%%
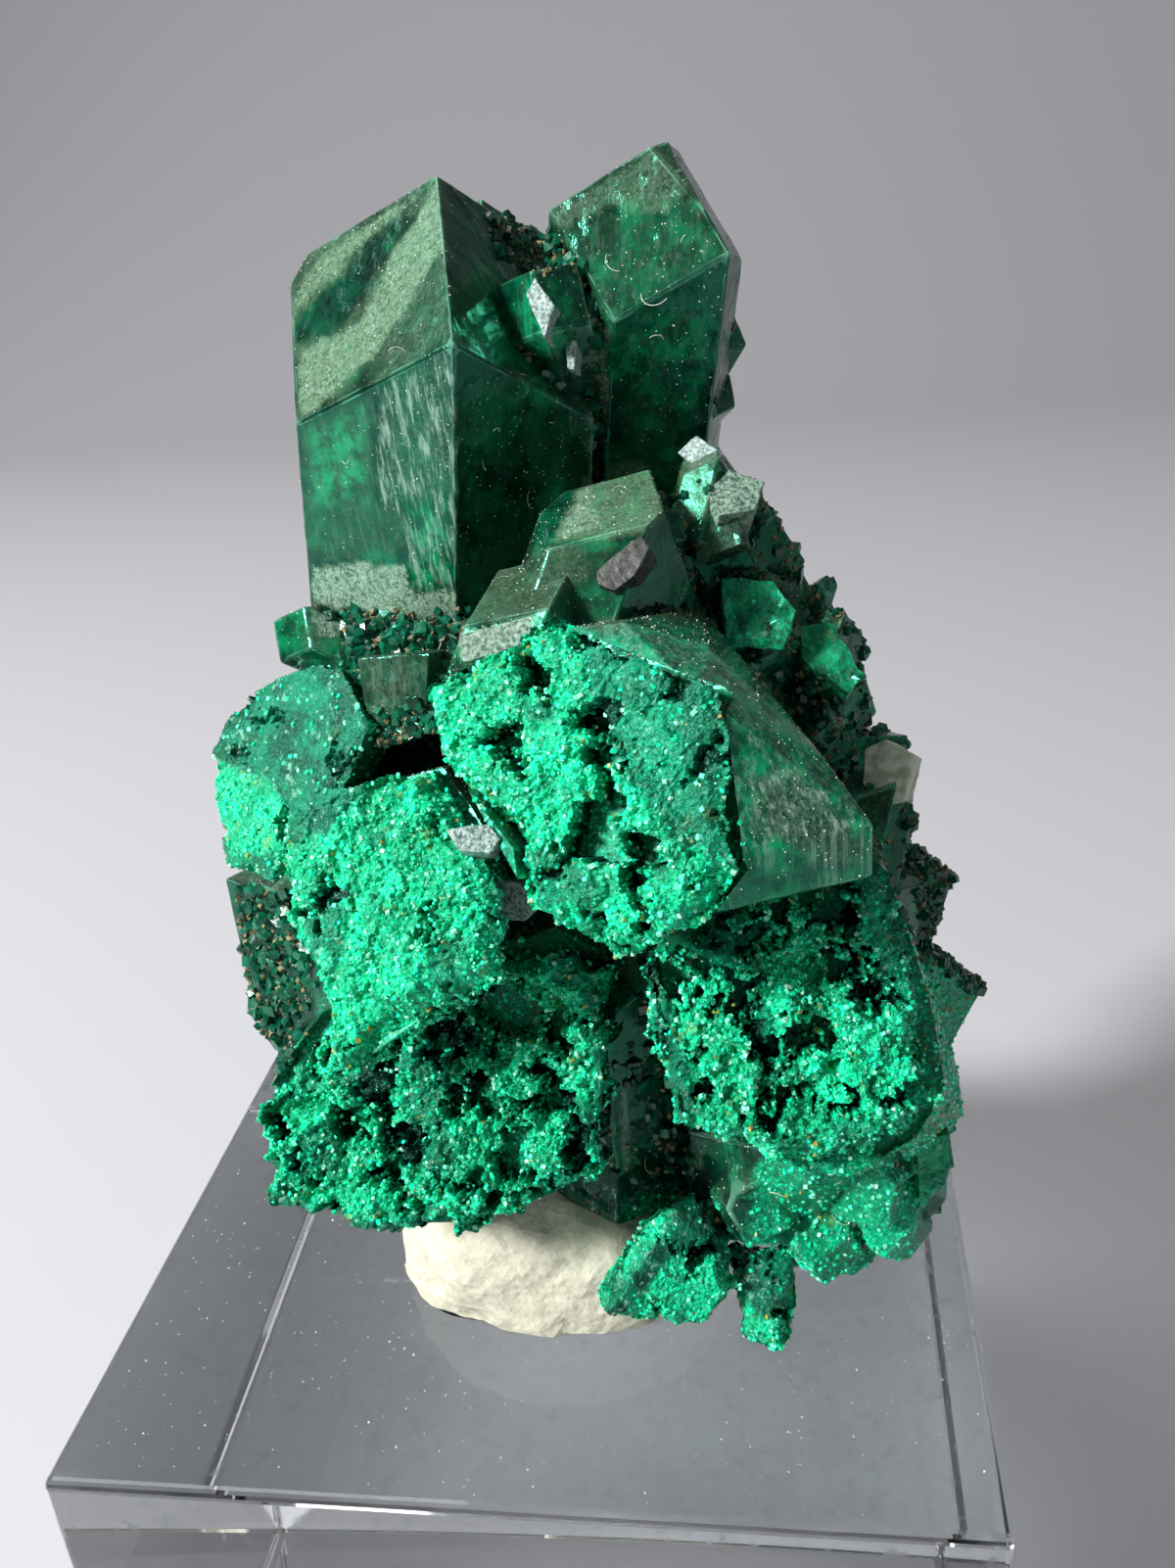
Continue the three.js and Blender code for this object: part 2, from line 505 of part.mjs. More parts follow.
const dioptaseGreen = new THREE.MeshStandardMaterial({ color: 0x0a8a55, roughness: 0.25, metalness: 0 });
const creamPutty = new THREE.MeshStandardMaterial({ color: 0xe8e2cf, roughness: 0.85, metalness: 0 });
const clearAcrylic = new THREE.MeshStandardMaterial({
  color: 0xdfe4ea,
  roughness: 0.05,
  metalness: 0,
  transparent: true,
  opacity: 0.35,
});

const specimen = new THREE.Group();
specimen.position.z = blockHeight;
specimen.add(meshOf(cluster, 'dioptase_cluster', dioptaseGreen));
specimen.add(meshOf(putty, 'putty_lump', creamPutty));

const displayBlock = new THREE.Mesh(chamferedBlock(), clearAcrylic);
displayBlock.name = 'acrylic_block';
displayBlock.position.z = blockHeight / 2;

const group = new THREE.Group();
group.add(specimen, displayBlock);
export default group;
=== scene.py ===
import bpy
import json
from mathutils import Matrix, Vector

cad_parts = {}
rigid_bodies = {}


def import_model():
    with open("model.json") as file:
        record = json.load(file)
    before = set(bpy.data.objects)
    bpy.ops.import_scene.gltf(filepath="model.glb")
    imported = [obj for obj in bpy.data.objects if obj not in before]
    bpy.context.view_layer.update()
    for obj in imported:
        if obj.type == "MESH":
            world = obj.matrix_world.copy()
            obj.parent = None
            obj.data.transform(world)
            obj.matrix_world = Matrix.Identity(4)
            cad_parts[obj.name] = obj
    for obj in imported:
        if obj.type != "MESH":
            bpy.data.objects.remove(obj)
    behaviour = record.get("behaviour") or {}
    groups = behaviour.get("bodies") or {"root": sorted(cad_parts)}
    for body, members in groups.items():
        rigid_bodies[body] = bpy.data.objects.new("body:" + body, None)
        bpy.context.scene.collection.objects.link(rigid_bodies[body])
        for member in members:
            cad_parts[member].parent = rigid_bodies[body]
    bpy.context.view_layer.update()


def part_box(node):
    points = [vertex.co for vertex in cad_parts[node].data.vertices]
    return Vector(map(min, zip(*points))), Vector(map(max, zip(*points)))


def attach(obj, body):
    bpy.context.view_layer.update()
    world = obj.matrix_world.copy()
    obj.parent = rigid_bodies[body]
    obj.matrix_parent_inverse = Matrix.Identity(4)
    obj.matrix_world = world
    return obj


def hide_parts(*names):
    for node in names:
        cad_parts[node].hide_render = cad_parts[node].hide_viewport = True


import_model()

import json
import math
import random

import bmesh
import bpy
from mathutils import Matrix, Quaternion, Vector, noise
from mathutils.bvhtree import BVHTree

# Shapes are worked out in millimetres above the display block's top, and set into the frame at the end
MM = 0.001
BLOCK_LOW, BLOCK_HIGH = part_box("acrylic_block")
BLOCK_WIDTH = (BLOCK_HIGH.x - BLOCK_LOW.x) / MM
BLOCK_TOP = BLOCK_HIGH.z / MM
TO_ROW = Matrix.Scale(MM, 4) @ Matrix.Translation((0.0, 0.0, BLOCK_TOP))

# The camera: where it stands, and how it looks, in degrees
CAMERA_PLACE = Vector((10.99, -53.77, 46.68))
CAMERA_PITCH = 24.53
CAMERA_YAW = 8.93
CAMERA_ROLL = -4.68
CAMERA_LENS = 31.28
CAMERA_SENSOR = 36.0
PHOTO_WIDTH = 1200
PHOTO_HEIGHT = 1601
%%
WHAT TO WORK ON: Return what is listed above, exactly and completely.

OUTPUT OF THE EXERCISE:
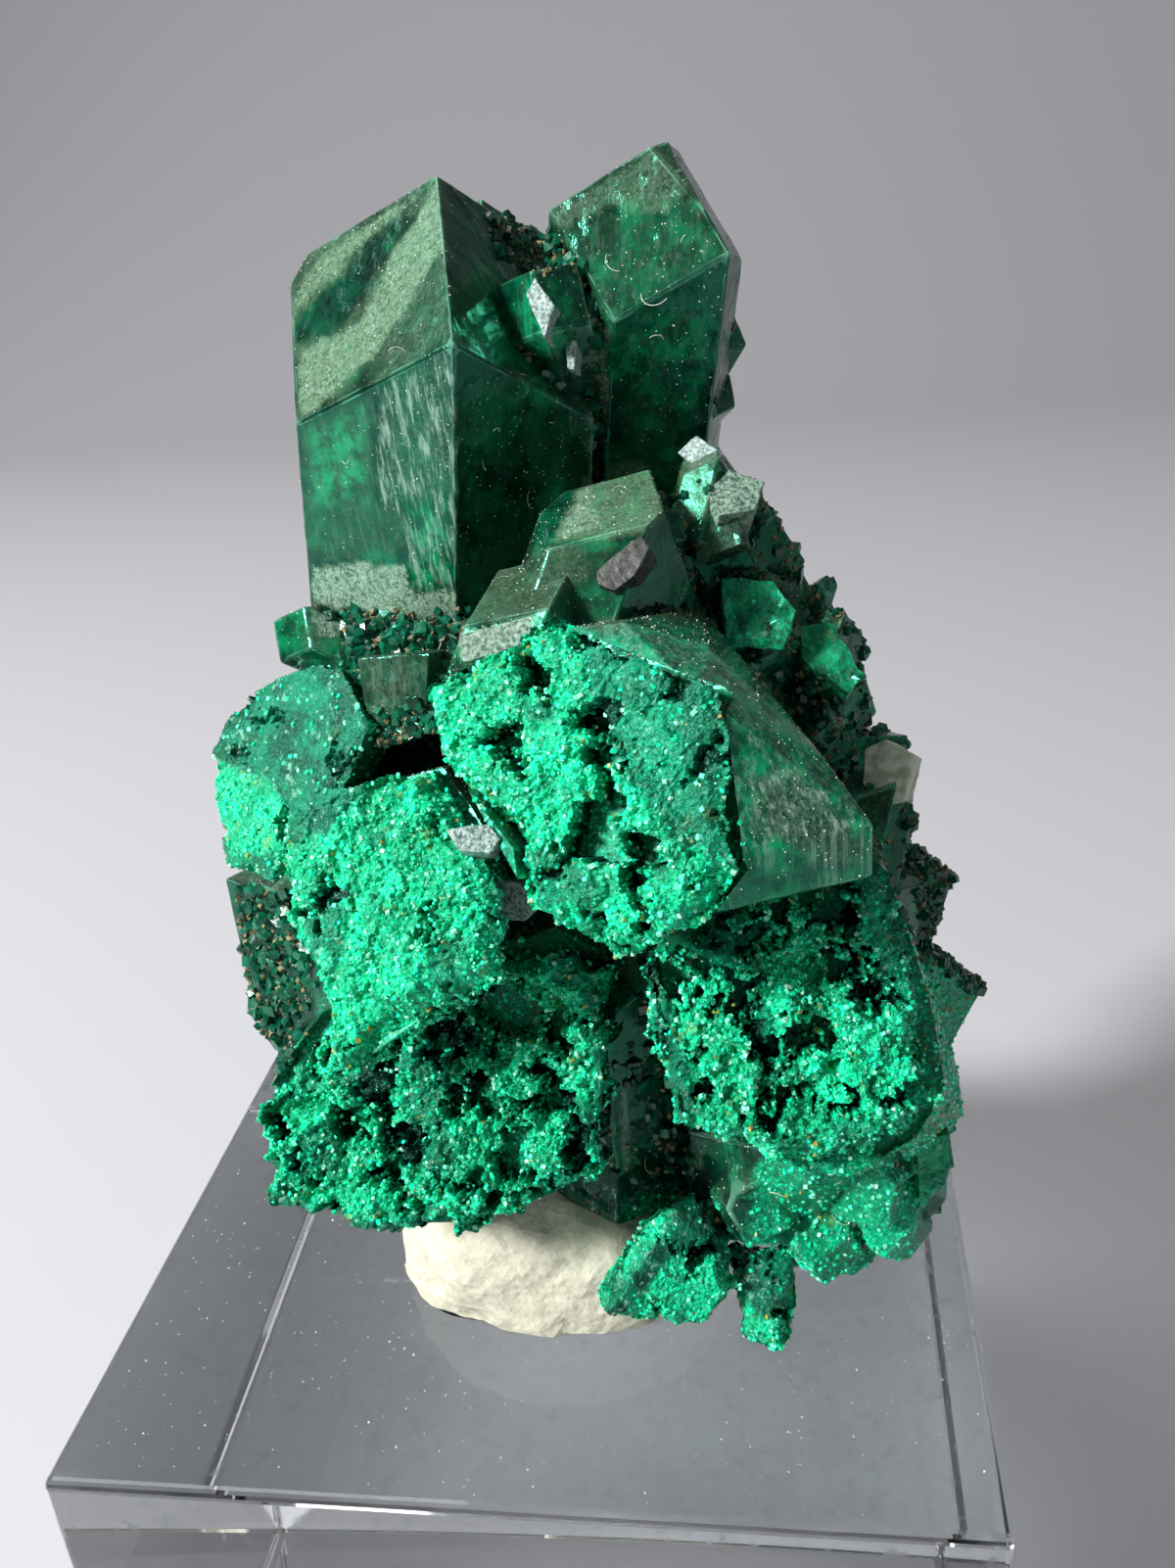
Continue the three.js and Blender code for this object: part 2, from line 505 of part.mjs. More parts follow.
const dioptaseGreen = new THREE.MeshStandardMaterial({ color: 0x0a8a55, roughness: 0.25, metalness: 0 });
const creamPutty = new THREE.MeshStandardMaterial({ color: 0xe8e2cf, roughness: 0.85, metalness: 0 });
const clearAcrylic = new THREE.MeshStandardMaterial({
  color: 0xdfe4ea,
  roughness: 0.05,
  metalness: 0,
  transparent: true,
  opacity: 0.35,
});

const specimen = new THREE.Group();
specimen.position.z = blockHeight;
specimen.add(meshOf(cluster, 'dioptase_cluster', dioptaseGreen));
specimen.add(meshOf(putty, 'putty_lump', creamPutty));

const displayBlock = new THREE.Mesh(chamferedBlock(), clearAcrylic);
displayBlock.name = 'acrylic_block';
displayBlock.position.z = blockHeight / 2;

const group = new THREE.Group();
group.add(specimen, displayBlock);
export default group;
=== scene.py ===
import bpy
import json
from mathutils import Matrix, Vector

cad_parts = {}
rigid_bodies = {}


def import_model():
    with open("model.json") as file:
        record = json.load(file)
    before = set(bpy.data.objects)
    bpy.ops.import_scene.gltf(filepath="model.glb")
    imported = [obj for obj in bpy.data.objects if obj not in before]
    bpy.context.view_layer.update()
    for obj in imported:
        if obj.type == "MESH":
            world = obj.matrix_world.copy()
            obj.parent = None
            obj.data.transform(world)
            obj.matrix_world = Matrix.Identity(4)
            cad_parts[obj.name] = obj
    for obj in imported:
        if obj.type != "MESH":
            bpy.data.objects.remove(obj)
    behaviour = record.get("behaviour") or {}
    groups = behaviour.get("bodies") or {"root": sorted(cad_parts)}
    for body, members in groups.items():
        rigid_bodies[body] = bpy.data.objects.new("body:" + body, None)
        bpy.context.scene.collection.objects.link(rigid_bodies[body])
        for member in members:
            cad_parts[member].parent = rigid_bodies[body]
    bpy.context.view_layer.update()


def part_box(node):
    points = [vertex.co for vertex in cad_parts[node].data.vertices]
    return Vector(map(min, zip(*points))), Vector(map(max, zip(*points)))


def attach(obj, body):
    bpy.context.view_layer.update()
    world = obj.matrix_world.copy()
    obj.parent = rigid_bodies[body]
    obj.matrix_parent_inverse = Matrix.Identity(4)
    obj.matrix_world = world
    return obj


def hide_parts(*names):
    for node in names:
        cad_parts[node].hide_render = cad_parts[node].hide_viewport = True


import_model()

import json
import math
import random

import bmesh
import bpy
from mathutils import Matrix, Quaternion, Vector, noise
from mathutils.bvhtree import BVHTree

# Shapes are worked out in millimetres above the display block's top, and set into the frame at the end
MM = 0.001
BLOCK_LOW, BLOCK_HIGH = part_box("acrylic_block")
BLOCK_WIDTH = (BLOCK_HIGH.x - BLOCK_LOW.x) / MM
BLOCK_TOP = BLOCK_HIGH.z / MM
TO_ROW = Matrix.Scale(MM, 4) @ Matrix.Translation((0.0, 0.0, BLOCK_TOP))

# The camera: where it stands, and how it looks, in degrees
CAMERA_PLACE = Vector((10.99, -53.77, 46.68))
CAMERA_PITCH = 24.53
CAMERA_YAW = 8.93
CAMERA_ROLL = -4.68
CAMERA_LENS = 31.28
CAMERA_SENSOR = 36.0
PHOTO_WIDTH = 1200
PHOTO_HEIGHT = 1601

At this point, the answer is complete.